In 1924, the Texas Trail Drivers Association lured John Gutzon de la Mothe Borglum to San Antonio. They hoped to persuade him to accept a commission for a monument to the pioneers who once drove the legendary Texas longhorn herds across the state, on the same scale as Borglum’s Wars of America in Newark, New Jersey. Borglum, anxious to move on after his infamous Stone Mountain incident in Georgia, became intrigued at the project and accepted. He took up residence at the Menger Hotel, and set out to look for a workspace. He soon found the old pump station, and obtained a lease from the city for to use it as his studio while he conducted his research for the Trail Drivers piece. The renowned sculptor spent almost $7,000 remodeling the old building, and constructing a 650 square foot wood-frame addition, complete with skylights. Once settled, the artist set to work.
Borglum produced some of his most famous and ambitious sculptures during his thirteen years at the San Antonio studio. As promised, he completed the Trail Drivers model, a forty-foot masterpiece that was to stand in front of the downtown Municipal Auditorium, but due to funding issues, never came to fruition. The model sat for years in the Witte Museum until 1942, when Borglum’s son, Lincoln, cast it in bronze, on a much smaller scale. It now stands in front of the Texas Rangers Museum, adjacent to the Witte in Brackenridge Park. Borglum also cast his North Carolina Memorial, and many illustrious figures, including Robert Ingersoll, the noted agnostic; Alexander H. Stephens, the Confederate Vice President; and opera singer Mary Garden. Two of his Brackenridge studio sculptures came under fire by Germany’s Third Reich, which Borglum despised from its early days. The first, his great rendering of Woodrow Wilson that stood in Poznan, was melted for ammunition when the Nazis moved into Poland. His depiction of Thomas Paine met a somewhat better fate, as the owner of the foundry in Paris where it was cast later revealed he had buried the statue on his property upon Hitler’s invasion.

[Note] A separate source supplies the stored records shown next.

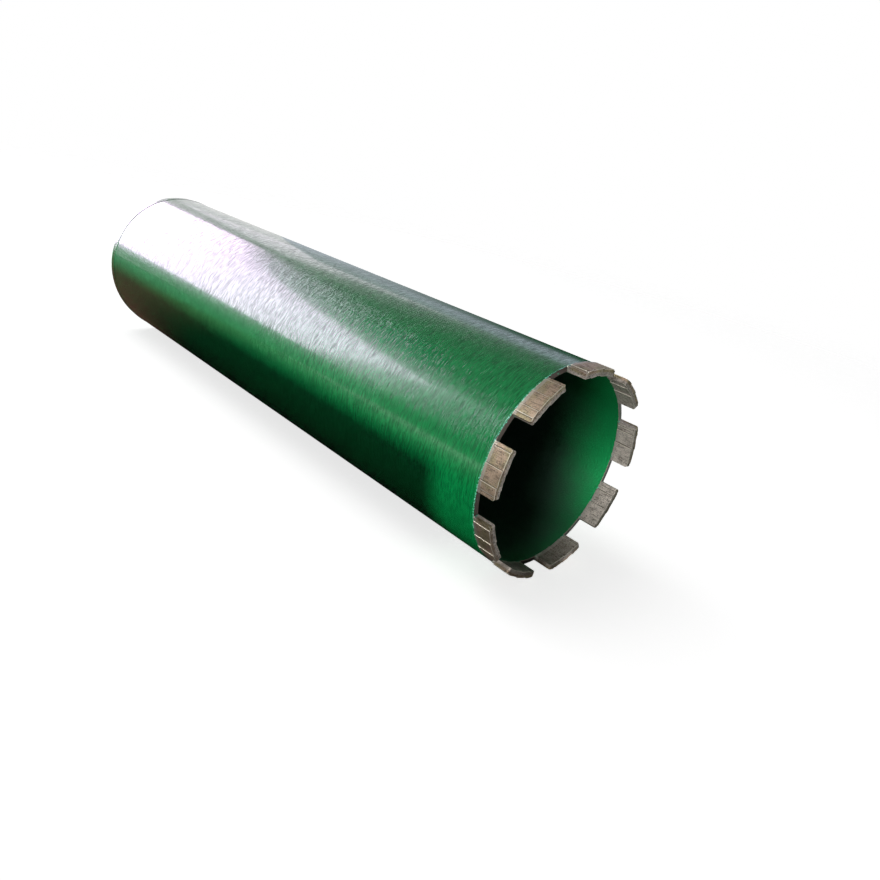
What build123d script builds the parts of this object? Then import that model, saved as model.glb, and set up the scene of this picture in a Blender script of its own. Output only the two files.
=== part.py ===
# Wet diamond core bit, lying on its side, in millimetres.
# The tool's axis is Y. The origin is where the hub's thread begins, +Y leaves the hub towards the
# drill, and the crown faces -Y, with a gap between two segments at the bottom.

from math import ceil, cos, degrees, radians, sin, tan
import os

from build123d import *

# Crown
cutting_diameter = 107.0       # over the proud edges of the segments
segment_count = 9
segment_width = 24.0           # along the outside of one segment
segment_height = 10.0          # from the rim to the cutting face
outside_clearance = 0.7        # how far the segments stand outside the tube
inside_clearance = 0.6         # and inside it
ramp_width = 8.1               # from one step of the turbo ramps to the next
ramp_depth = 0.45              # how far each ramp falls back
strip_width = 1.9              # relieved strip at both ends of a segment
inner_step_lag = 1.3           # the inner steps follow the outer ones by this much
tip_corner_radius = 1.1        # rounded corners of the cutting face

# Tube
tube_wall = 2.5
barrel_length = 400.0          # from the rim to the back of the end plate

# End plate
plate_thickness = 6.0          # behind the tube
plate_edge_chamfer = 1.0
spigot_depth = 4.0             # the part of the plate inside the tube
spigot_clearance = 0.05
weld_groove = 1.2              # chamfer on the tube and the plate under the round weld
weld_crown = 0.35              # height of the weld bead above the tube

# Hub
thread_minor_diameter = 28.0   # 1 1/4"-7 UNC, female
thread_chamfer = 2.0           # opens the mouth past the thread's major diameter
hub_length = 40.0              # outside the plate
hub_across_flats = 41.0
hex_length = 27.0              # the stretch that a spanner takes
hex_corner_trim = 0.9          # the end of the hexagon is turned down inside its flats by this much
hex_trim_angle = 30.0
collar_diameter = 50.0
collar_chamfer = 1.5
hub_spigot_diameter = 38.0     # the part of the hub inside the plate
hub_spigot_clearance = 0.05
hub_weld_leg = 4.0             # fillet weld around the collar

# Radii, and stations along Y, worked out from the sizes above
cutting_radius = cutting_diameter / 2
tube_radius = cutting_radius - outside_clearance
tube_bore_radius = tube_radius - tube_wall
core_radius = tube_bore_radius - inside_clearance
spigot_radius = tube_bore_radius - spigot_clearance
thread_radius = thread_minor_diameter / 2
collar_radius = collar_diameter / 2
hub_spigot_radius = hub_spigot_diameter / 2
plate_bore_radius = hub_spigot_radius + hub_spigot_clearance

hub_face_y = thread_chamfer
hex_start_y = hub_face_y - hex_length
plate_back_y = hub_face_y - hub_length
tube_end_y = plate_back_y - plate_thickness
spigot_front_y = tube_end_y - spigot_depth
rim_y = plate_back_y - barrel_length


def across(y):
    """Plane across the tool's axis, facing the crown's way, with +X to the right and +Z up."""
    return Plane(origin=(0, y, 0), x_dir=(1, 0, 0), z_dir=(0, -1, 0))


def polar(radius, angle):
    """Point at a radius and at an angle in degrees."""
    return (radius * cos(radians(angle)), radius * sin(radians(angle)))


# Segments: on each side three ramps follow each other like saw teeth, between two relieved strips.
# The outer ramps start proud and fall back, the inner ones start fallen back and come proud, so the
# wall of the segment keeps about one thickness.

def ramp_profile(step_lag, starts_proud):
    """Points along one side of a segment: (distance along it, fall from its proud radius)."""
    ramps_start = strip_width + step_lag
    ramps_end = segment_width - strip_width
    points = [(0, ramp_depth), (ramps_start, ramp_depth)]
    for number in range(ceil((ramps_end - ramps_start) / ramp_width)):
        start = ramps_start + number * ramp_width
        end = min(start + ramp_width, ramps_end)
        change = ramp_depth * (end - start) / ramp_width
        if starts_proud:
            points += [(start, 0), (end, change)]
        else:
            points += [(start, ramp_depth), (end, ramp_depth - change)]
    points += [(ramps_end, ramp_depth), (segment_width, ramp_depth)]
    return list(dict.fromkeys(points))


def segment_outline(start_angle):
    """Closed outline of a segment across the tool's axis, from its first end."""
    def angle(distance):
        return start_angle + degrees(distance / cutting_radius)

    outside = [polar(cutting_radius - fall, angle(distance)) for distance, fall in ramp_profile(0, True)]
    inside = [polar(core_radius + fall, angle(distance))
              for distance, fall in ramp_profile(inner_step_lag, False)]
    return outside + inside[::-1]


segment_angle = degrees(segment_width / cutting_radius)
wall_middle_radius = (cutting_radius + core_radius) / 2
corner_radius = min(tip_corner_radius, strip_width / 2)
segments = []
for number in range(segment_count):
    middle_angle = 90 - number * 360 / segment_count
    end_angles = (middle_angle - segment_angle / 2, middle_angle + segment_angle / 2)
    with BuildPart() as segment:
        with BuildSketch(across(rim_y)):
            with BuildLine():
                Polyline(*segment_outline(end_angles[0]), close=True)
            make_face()
        extrude(amount=segment_height)
        tip = across(rim_y - segment_height)
        corners = [tip.from_local_coords(polar(wall_middle_radius, angle)) for angle in end_angles]
        fillet([segment.edges().sort_by_distance(corner)[0] for corner in corners], corner_radius)
    segment.part.label = f"segment_{number + 1}"
    segments.append(segment.part)


# Tube: open at the rim, chamfered at the rear for the round weld
with BuildPart() as tube:
    with BuildSketch(across(tube_end_y)):
        Circle(tube_radius)
        Circle(tube_bore_radius, mode=Mode.SUBTRACT)
    extrude(amount=tube_end_y - rim_y)
    rear_edges = tube.edges().filter_by(GeomType.CIRCLE).group_by(Axis.Y)[-1]
    chamfer(rear_edges.sort_by(SortBy.RADIUS)[-1], weld_groove)
tube.part.label = "tube"


# End plate: shoulder behind the tube, spigot inside it, and the weld bead that fills the groove
with BuildPart() as end_plate:
    with BuildSketch(Plane.XY):
        with BuildLine():
            Polyline((plate_bore_radius, spigot_front_y), (plate_bore_radius, plate_back_y),
                     (tube_radius - plate_edge_chamfer, plate_back_y),
                     (tube_radius, plate_back_y - plate_edge_chamfer),
                     (tube_radius, tube_end_y + weld_groove))
            ThreePointArc((tube_radius, tube_end_y + weld_groove), (tube_radius + weld_crown, tube_end_y),
                          (tube_radius, tube_end_y - weld_groove))
            Polyline((tube_radius, tube_end_y - weld_groove), (tube_radius - weld_groove, tube_end_y),
                     (spigot_radius, tube_end_y), (spigot_radius, spigot_front_y),
                     (plate_bore_radius, spigot_front_y))
        make_face()
    revolve(axis=Axis.Y)
end_plate.part.label = "end_plate"


# Hub: a spigot through the plate, a round collar with its fillet weld, and a hexagon for the spanner
with BuildPart() as hub:
    with BuildSketch(Plane.XY):
        with BuildLine():
            Polyline((0, spigot_front_y), (hub_spigot_radius, spigot_front_y),
                     (hub_spigot_radius, plate_back_y), (collar_radius + hub_weld_leg, plate_back_y),
                     (collar_radius, plate_back_y + hub_weld_leg), (collar_radius, hex_start_y - collar_chamfer),
                     (collar_radius - collar_chamfer, hex_start_y), (0, hex_start_y), (0, spigot_front_y))
        make_face()
    revolve(axis=Axis.Y)
    with BuildSketch(across(hub_face_y)):
        RegularPolygon(hub_across_flats / 2, 6, major_radius=False)
    extrude(amount=hex_length)
    trim_start_radius = hub_across_flats / 2 - hex_corner_trim
    trim_drop = (collar_radius - trim_start_radius) * tan(radians(hex_trim_angle))
    with BuildSketch(Plane.XY):
        with BuildLine():
            Polyline((trim_start_radius, hub_face_y), (collar_radius, hub_face_y),
                     (collar_radius, hub_face_y - trim_drop), close=True)
        make_face()
    revolve(axis=Axis.Y, mode=Mode.SUBTRACT)
    with BuildSketch(across(hub_face_y)):
        Circle(thread_radius)
    extrude(amount=hub_face_y - spigot_front_y, mode=Mode.SUBTRACT)
    bore_edges = hub.edges().filter_by(GeomType.CIRCLE).filter_by(lambda edge: edge.radius == thread_radius)
    chamfer(bore_edges, thread_chamfer)
hub.part.label = "hub"


os.makedirs("parts", exist_ok=True)
for piece in [tube.part, end_plate.part, hub.part] + segments:
    export_step(piece, f"parts/{piece.label}.step")
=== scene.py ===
from math import ceil, cos, pi, radians, sin, sqrt, tan, tau

import bpy
import bmesh
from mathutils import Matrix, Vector, noise


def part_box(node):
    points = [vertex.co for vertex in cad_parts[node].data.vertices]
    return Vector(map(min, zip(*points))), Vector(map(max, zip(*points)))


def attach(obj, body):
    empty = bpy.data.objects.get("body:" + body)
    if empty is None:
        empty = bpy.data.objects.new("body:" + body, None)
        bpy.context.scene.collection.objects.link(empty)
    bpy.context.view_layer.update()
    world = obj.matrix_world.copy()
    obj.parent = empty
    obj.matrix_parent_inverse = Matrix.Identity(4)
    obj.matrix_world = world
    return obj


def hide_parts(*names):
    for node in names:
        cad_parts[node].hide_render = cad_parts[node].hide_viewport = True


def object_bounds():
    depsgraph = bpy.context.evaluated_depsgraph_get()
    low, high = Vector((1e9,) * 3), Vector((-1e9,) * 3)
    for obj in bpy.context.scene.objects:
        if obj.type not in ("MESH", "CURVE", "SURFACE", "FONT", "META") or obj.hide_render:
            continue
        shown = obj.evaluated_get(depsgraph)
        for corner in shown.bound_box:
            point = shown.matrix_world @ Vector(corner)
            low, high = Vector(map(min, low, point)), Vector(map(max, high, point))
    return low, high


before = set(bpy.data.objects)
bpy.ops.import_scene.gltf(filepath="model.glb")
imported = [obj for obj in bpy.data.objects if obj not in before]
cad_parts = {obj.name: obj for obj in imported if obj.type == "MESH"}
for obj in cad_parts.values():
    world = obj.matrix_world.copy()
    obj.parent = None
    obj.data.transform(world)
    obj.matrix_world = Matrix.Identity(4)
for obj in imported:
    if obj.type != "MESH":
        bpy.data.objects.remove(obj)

cadLow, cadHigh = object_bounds()
mm = 0.001
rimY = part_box("tube")[0].y              # front end of the tube, where the segments stand
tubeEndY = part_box("tube")[1].y          # rear end of the tube, under the round weld
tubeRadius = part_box("tube")[1].x
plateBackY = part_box("end_plate")[1].y
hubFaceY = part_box("hub")[1].y
floorZ = cadLow.z
print("frame loaded, rim at", round(rimY, 4))


# Shader helpers

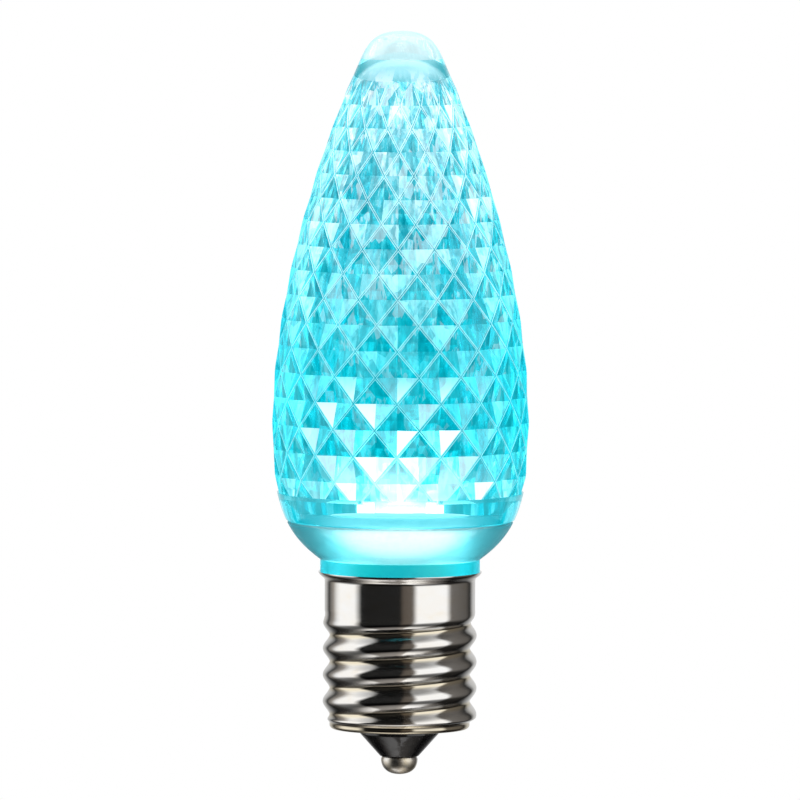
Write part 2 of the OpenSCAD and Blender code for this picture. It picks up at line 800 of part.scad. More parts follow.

But of all the works Gutzon Borglum fashioned in that small Brackenridge Park studio, none came to greater fame than his models for the massive faces for Mount Rushmore. The original figures for Washington, Jefferson, and Lincoln all came from San Antonio, and both Gutzon and son constantly traveled back and forth from the Alamo City to the Black Hills of South Dakota in preparation of the project. Borglum lived to see each of the four faces emerge on the mountainside, but Lincoln finished the last details of his father’s masterpiece after his death in 1941.
Just before Borglum left the Pump Station in 1937 due to maintenance disputes, he turned his key over to Ellen Quillin, director of the Witte Museum. Quillin worked out a deal with the city to allow the museum to host art classes in the studio, and soon attracted artists Henry Lee McFee and Boyer Gonzalez to set up a permanent operation there. In 1939, the San Antonio Art League, under the leadership of artists Mary Aubrey Keating and Josephine Kinkaid, held a ball to raise funds for a permanent art school at the pump house. Their efforts successful, the Art League continued to sponsor the school under different directors until the demands of World War II forced the school to close in 1942. Ellen Quillin, anxious to see the project survive, persuaded Jesse Marion Koogler McNay to refurbish an old aviary on her estate, now the McNay Art Museum, so the artists might relocate. With renovation completed in 1943, the school reopened as the San Antonio Art Institute. The Institute grew in fame and popularity over the years, and in 1946, once again offered commercial art classes in the old Borglum studio to veterans of the war. The city continued to lease the pump house to numerous artists and classes until 1961, when it abandoned the property once again.
By the late 1970s, a series of storms had taken their toll on the old studio, causing the Borglum addition’s roof to collapse. In 1980, the Friends of the Parks took an interest in the dilapidated property, then overgrown with ivy and hidden amid pecan and oak trees. They leased the property from the Parks and Recreation Department, at a cost of one dollar per year, in the hopes of raising both awareness and renovation funds. By 1984, they had collected $14,000, far from the projected $150,000 cost of the project. In that same year, the architectural firm of Joe Stubblefield and Richard Mogas, who had succeeded in adding the building to the National Register of Historic Places in 1981, contracted with the Friends of the Parks to restore the landmark. They agreed that if the Friends would provide the $14,000 already collected, the firm would furnish the remainder of the funding, and would move their offices to the location upon completion, with 150 square feet left for use as the Friends’ permanent office. The architects set to work removing the debris, and managed to salvage much of the stone wall and basement structure, including fallen doors and windows. The firm also redesigned the Borglum addition, restored the skylights, and opened for business in early 1985.
When the architects left the building after several years, the pump house once more fell out of use, while city and park leaders discussed what next to do with the historic site. Some felt that its position adjacent to the historic Brackenridge Municipal Golf Course and clubhouse prompted the establishment of a golf museum or a meetinghouse for players. Still others, among them Borglum’s granddaughter, Ribin Borglum Carter, desired a venue where artists might once again come to practice their skills and display their work. However, she did concede that “turning the building into a golf museum is preferable to the abandonment the studio suffered for years.” In late 2007, both sides got some satisfaction when the San Antonio City Council and the Municipal Golf Association announced that they would include the studio in a multi-million dollar overhaul of the park and its golf course. The renovation plan for Pump House No. 2 meant that once again the Borglum studio would undergo restoration in order to house a conference center and a museum to commemorate the master sculptor, his Brackenridge studio years, and his contributions to American art and San Antonio.